- Turkey slashed its U.S. Treasury holdings from $16 billion to $1.8 billion in March, primarily short-dated securities, as part of a broad intervention to support the lira amid market turmoil tied to the Iran war.
- The central bank also sold foreign currency and gold reserves, and conducted forward FX operations, but the lira remains under pressure with inflation at 32.4% and bond yields at record highs.
- Analysts warn that the stabilization may be fragile, dependent on resolution of the Iran conflict and global dollar liquidity conditions.
Turkey Dumps US Treasuries to Defend Lira
Turkey sold nearly all of its U.S. Treasury holdings in March, slashing them from about $16 billion to just $1.8 billion, according to U.S. Treasury data. The bulk of the decline occurred in short-dated securities, reflecting a rapid reallocation of reserves to support the lira during market turmoil triggered by the Iran war.
The selloff was part of a broader set of interventions by Turkish authorities, who also sold foreign currency and gold reserves to stabilize the economy. The central bank deployed lira-settled forward FX operations and other tools to limit domestic market stress, according to people familiar with the matter. Despite these efforts, the lira remains under pressure, with inflation surging to 32.4% year-over-year and Turkish bond yields hitting record highs.
“The interventions have been aggressive, but without a resolution to the geopolitical tensions in the region, the lira’s stability is questionable,” said one analyst, who spoke on condition of anonymity due to market sensitivity. The Iran war has tightened energy markets and heightened risk aversion, contributing to dollar liquidity needs that have put emerging market currencies under severe strain.
Turkey’s policy mix reflects a balancing act between defending the currency and managing inflationary pressures. The central bank’s reserve depletion has raised concerns about sustainability, as the country’s external vulnerability remains elevated. “The trade-off between using reserves and controlling inflation is a tough one,” another market participant noted. “Without a credible path to lower inflation, the pressure on the lira will persist.”

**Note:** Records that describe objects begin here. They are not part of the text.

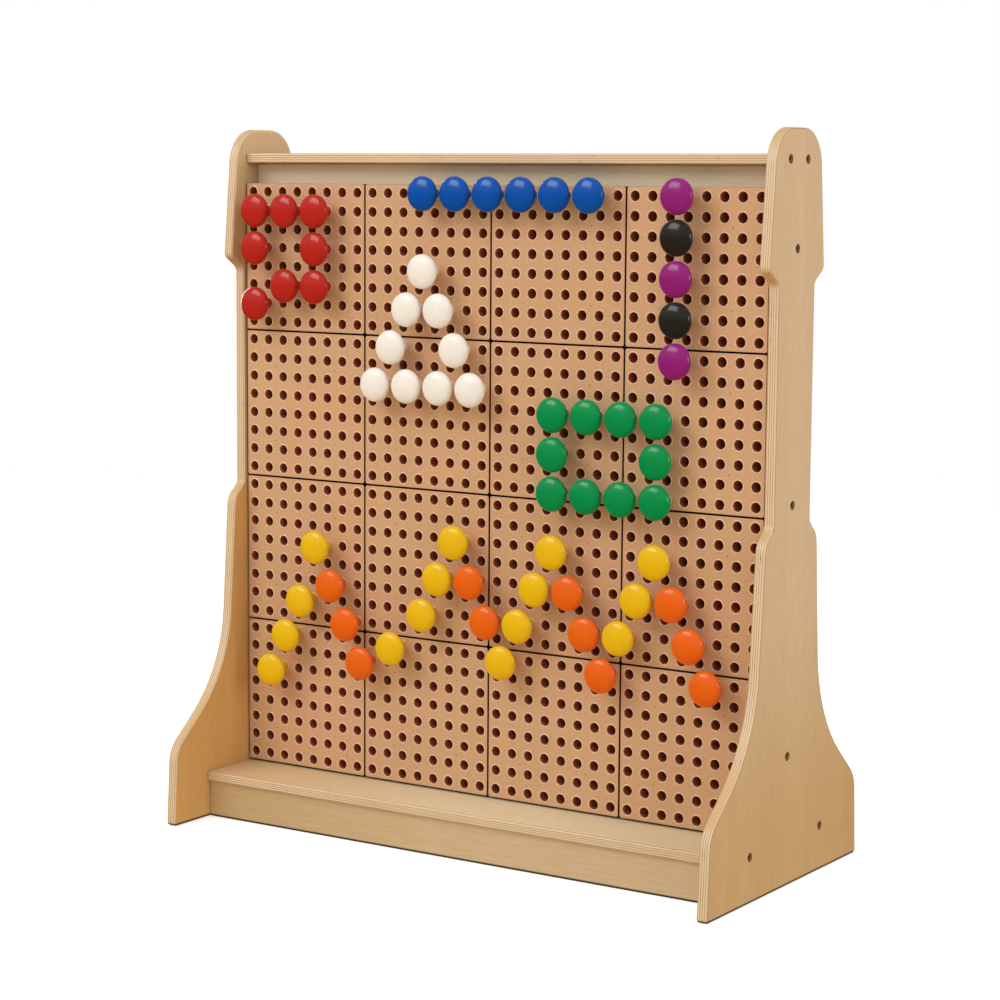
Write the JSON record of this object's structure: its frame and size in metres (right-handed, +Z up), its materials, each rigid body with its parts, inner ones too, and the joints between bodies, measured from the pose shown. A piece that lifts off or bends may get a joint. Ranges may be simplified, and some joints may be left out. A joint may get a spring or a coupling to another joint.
{
  "type": "two-sided pegboard play stand",
  "caption": "Floor-standing plywood pegboard: wavy side panels hold a board of square tan hole tiles, with mushroom pegs pushed in and a low shelf in front and behind.",
  "frame": {"origin": "on the floor, at the middle of the footprint", "axes": "+Z up; +X along the board, to the right for someone facing the front; -Y out of the front board, where the pegs are"},
  "size_m": [0.9554, 0.4662, 1.0765],
  "materials": {
    "birch_ply": "satin clear varnish over birch plywood, layers showing on the edges",
    "tile_plastic": "fine pebbled moulded plastic, tan",
    "bolt_steel": "zinc plated",
    "red_peg": "polished moulded plastic",
    "blue_peg": "polished moulded plastic",
    "white_peg": "polished moulded plastic",
    "purple_peg": "polished moulded plastic",
    "black_peg": "polished moulded plastic",
    "green_peg": "polished moulded plastic",
    "yellow_peg": "polished moulded plastic",
    "orange_peg": "polished moulded plastic"
  },
  "bodies": {
    "root": {"left_side_panel": "birch_ply", "right_side_panel": "birch_ply", "top_cap": "birch_ply", "core_panel": "birch_ply", "bottom_shelf": "birch_ply", "front_plinth": "birch_ply", "rear_plinth": "birch_ply", "tile_r1_c1": "tile_plastic", "tile_r1_c2": "tile_plastic", "tile_r1_c3": "tile_plastic", "tile_r1_c4": "tile_plastic", "tile_r2_c1": "tile_plastic", "tile_r2_c2": "tile_plastic", "tile_r2_c3": "tile_plastic", "tile_r2_c4": "tile_plastic", "tile_r3_c1": "tile_plastic", "tile_r3_c2": "tile_plastic", "tile_r3_c3": "tile_plastic", "tile_r3_c4": "tile_plastic", "tile_r4_c1": "tile_plastic", "tile_r4_c2": "tile_plastic", "tile_r4_c3": "tile_plastic", "tile_r4_c4": "tile_plastic", "rear_board": "tile_plastic"},
    "peg_red_1": {"peg_red_1": "red_peg"},
    "peg_red_2": {"peg_red_2": "red_peg"},
    "peg_red_3": {"peg_red_3": "red_peg"},
    "peg_red_4": {"peg_red_4": "red_peg"},
    "peg_red_5": {"peg_red_5": "red_peg"},
    "peg_red_6": {"peg_red_6": "red_peg"},
    "peg_red_7": {"peg_red_7": "red_peg"},
    "peg_red_8": {"peg_red_8": "red_peg"},
    "peg_blue_1": {"peg_blue_1": "blue_peg"},
    "peg_blue_2": {"peg_blue_2": "blue_peg"},
    "peg_blue_3": {"peg_blue_3": "blue_peg"},
    "peg_blue_4": {"peg_blue_4": "blue_peg"},
    "peg_blue_5": {"peg_blue_5": "blue_peg"},
    "peg_blue_6": {"peg_blue_6": "blue_peg"},
    "peg_white_1": {"peg_white_1": "white_peg"},
    "peg_white_2": {"peg_white_2": "white_peg"},
    "peg_white_3": {"peg_white_3": "white_peg"},
    "peg_purple_1": {"peg_purple_1": "purple_peg"},
    "peg_black_1": {"peg_black_1": "black_peg"},
    "peg_purple_2": {"peg_purple_2": "purple_peg"},
    "peg_black_2": {"peg_black_2": "black_peg"},
    "peg_purple_3": {"peg_purple_3": "purple_peg"},
    "peg_green_1": {"peg_green_1": "green_peg"},
    "peg_green_2": {"peg_green_2": "green_peg"},
    "peg_green_3": {"peg_green_3": "green_peg"},
    "peg_green_4": {"peg_green_4": "green_peg"},
    "peg_green_5": {"peg_green_5": "green_peg"},
    "peg_green_6": {"peg_green_6": "green_peg"},
    "peg_green_7": {"peg_green_7": "green_peg"},
    "peg_green_8": {"peg_green_8": "green_peg"},
    "peg_green_9": {"peg_green_9": "green_peg"},
    "peg_green_10": {"peg_green_10": "green_peg"},
    "peg_yellow_1": {"peg_yellow_1": "yellow_peg"},
    "peg_yellow_2": {"peg_yellow_2": "yellow_peg"},
    "peg_orange_1": {"peg_orange_1": "orange_peg"},
    "peg_orange_2": {"peg_orange_2": "orange_peg"}
  },
  "joints": [
    {"name": "peg_red_1_pull", "type": "slide", "parent": "root", "child": "peg_red_1", "axis": [0, -1, 0], "range_m": [0, 0.0235]},
    {"name": "peg_red_2_pull", "type": "slide", "parent": "root", "child": "peg_red_2", "axis": [0, -1, 0], "range_m": [0, 0.0235]},
    {"name": "peg_red_3_pull", "type": "slide", "parent": "root", "child": "peg_red_3", "axis": [0, -1, 0], "range_m": [0, 0.0235]},
    {"name": "peg_red_4_pull", "type": "slide", "parent": "root", "child": "peg_red_4", "axis": [0, -1, 0], "range_m": [0, 0.0235]},
    {"name": "peg_red_5_pull", "type": "slide", "parent": "root", "child": "peg_red_5", "axis": [0, -1, 0], "range_m": [0, 0.0235]},
    {"name": "peg_red_6_pull", "type": "slide", "parent": "root", "child": "peg_red_6", "axis": [0, -1, 0], "range_m": [0, 0.0235]},
    {"name": "peg_red_7_pull", "type": "slide", "parent": "root", "child": "peg_red_7", "axis": [0, -1, 0], "range_m": [0, 0.0235]},
    {"name": "peg_red_8_pull", "type": "slide", "parent": "root", "child": "peg_red_8", "axis": [0, -1, 0], "range_m": [0, 0.0235]},
    {"name": "peg_blue_1_pull", "type": "slide", "parent": "root", "child": "peg_blue_1", "axis": [0, -1, 0], "range_m": [0, 0.0235]},
    {"name": "peg_blue_2_pull", "type": "slide", "parent": "root", "child": "peg_blue_2", "axis": [0, -1, 0], "range_m": [0, 0.0235]},
    {"name": "peg_blue_3_pull", "type": "slide", "parent": "root", "child": "peg_blue_3", "axis": [0, -1, 0], "range_m": [0, 0.0235]},
    {"name": "peg_blue_4_pull", "type": "slide", "parent": "root", "child": "peg_blue_4", "axis": [0, -1, 0], "range_m": [0, 0.0235]},
    {"name": "peg_blue_5_pull", "type": "slide", "parent": "root", "child": "peg_blue_5", "axis": [0, -1, 0], "range_m": [0, 0.0235]},
    {"name": "peg_blue_6_pull", "type": "slide", "parent": "root", "child": "peg_blue_6", "axis": [0, -1, 0], "range_m": [0, 0.0235]},
    {"name": "peg_white_1_pull", "type": "slide", "parent": "root", "child": "peg_white_1", "axis": [0, -1, 0], "range_m": [0, 0.0235]},
    {"name": "peg_white_2_pull", "type": "slide", "parent": "root", "child": "peg_white_2", "axis": [0, -1, 0], "range_m": [0, 0.0235]},
    {"name": "peg_white_3_pull", "type": "slide", "parent": "root", "child": "peg_white_3", "axis": [0, -1, 0], "range_m": [0, 0.0235]},
    {"name": "peg_purple_1_pull", "type": "slide", "parent": "root", "child": "peg_purple_1", "axis": [0, -1, 0], "range_m": [0, 0.0235]},
    {"name": "peg_black_1_pull", "type": "slide", "parent": "root", "child": "peg_black_1", "axis": [0, -1, 0], "range_m": [0, 0.0235]},
    {"name": "peg_purple_2_pull", "type": "slide", "parent": "root", "child": "peg_purple_2", "axis": [0, -1, 0], "range_m": [0, 0.0235]},
    {"name": "peg_black_2_pull", "type": "slide", "parent": "root", "child": "peg_black_2", "axis": [0, -1, 0], "range_m": [0, 0.0235]},
    {"name": "peg_purple_3_pull", "type": "slide", "parent": "root", "child": "peg_purple_3", "axis": [0, -1, 0], "range_m": [0, 0.0235]},
    {"name": "peg_green_1_pull", "type": "slide", "parent": "root", "child": "peg_green_1", "axis": [0, -1, 0], "range_m": [0, 0.0235]},
    {"name": "peg_green_2_pull", "type": "slide", "parent": "root", "child": "peg_green_2", "axis": [0, -1, 0], "range_m": [0, 0.0235]},
    {"name": "peg_green_3_pull", "type": "slide", "parent": "root", "child": "peg_green_3", "axis": [0, -1, 0], "range_m": [0, 0.0235]},
    {"name": "peg_green_4_pull", "type": "slide", "parent": "root", "child": "peg_green_4", "axis": [0, -1, 0], "range_m": [0, 0.0235]},
    {"name": "peg_green_5_pull", "type": "slide", "parent": "root", "child": "peg_green_5", "axis": [0, -1, 0], "range_m": [0, 0.0235]},
    {"name": "peg_green_6_pull", "type": "slide", "parent": "root", "child": "peg_green_6", "axis": [0, -1, 0], "range_m": [0, 0.0235]},
    {"name": "peg_green_7_pull", "type": "slide", "parent": "root", "child": "peg_green_7", "axis": [0, -1, 0], "range_m": [0, 0.0235]},
    {"name": "peg_green_8_pull", "type": "slide", "parent": "root", "child": "peg_green_8", "axis": [0, -1, 0], "range_m": [0, 0.0235]},
    {"name": "peg_green_9_pull", "type": "slide", "parent": "root", "child": "peg_green_9", "axis": [0, -1, 0], "range_m": [0, 0.0235]},
    {"name": "peg_green_10_pull", "type": "slide", "parent": "root", "child": "peg_green_10", "axis": [0, -1, 0], "range_m": [0, 0.0235]},
    {"name": "peg_yellow_1_pull", "type": "slide", "parent": "root", "child": "peg_yellow_1", "axis": [0, -1, 0], "range_m": [0, 0.0235]},
    {"name": "peg_yellow_2_pull", "type": "slide", "parent": "root", "child": "peg_yellow_2", "axis": [0, -1, 0], "range_m": [0, 0.0235]},
    {"name": "peg_orange_1_pull", "type": "slide", "parent": "root", "child": "peg_orange_1", "axis": [0, -1, 0], "range_m": [0, 0.0235]},
    {"name": "peg_orange_2_pull", "type": "slide", "parent": "root", "child": "peg_orange_2", "axis": [0, -1, 0], "range_m": [0, 0.0235]}
  ]
}
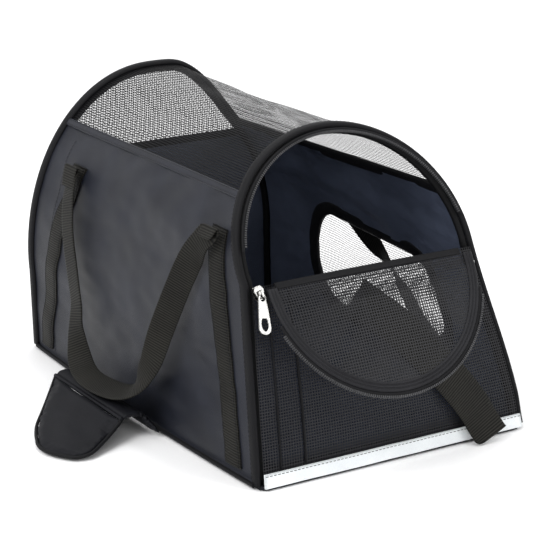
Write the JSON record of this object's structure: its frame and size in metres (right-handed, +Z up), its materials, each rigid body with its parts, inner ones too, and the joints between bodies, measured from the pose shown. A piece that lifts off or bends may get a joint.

Neighboring countries have also intervened to stabilize their currencies amid the broader dollar liquidity shift, but Turkey’s move is among the most dramatic. The country has a history of using reserve sales during periods of external shocks, though with varying success. The current episode underscores the challenges faced by emerging markets in a high-inflation, high-volatility environment.
For now, the lira is likely to remain volatile until there is clearer resolution to the Iran conflict and energy price normalization. The central bank is expected to continue monitoring market conditions closely, but without a significant policy shift, the current trajectory may prove unsustainable.
Correction: An earlier version of this article misstated the timing of the Treasury holdings data. The data is from March, not April.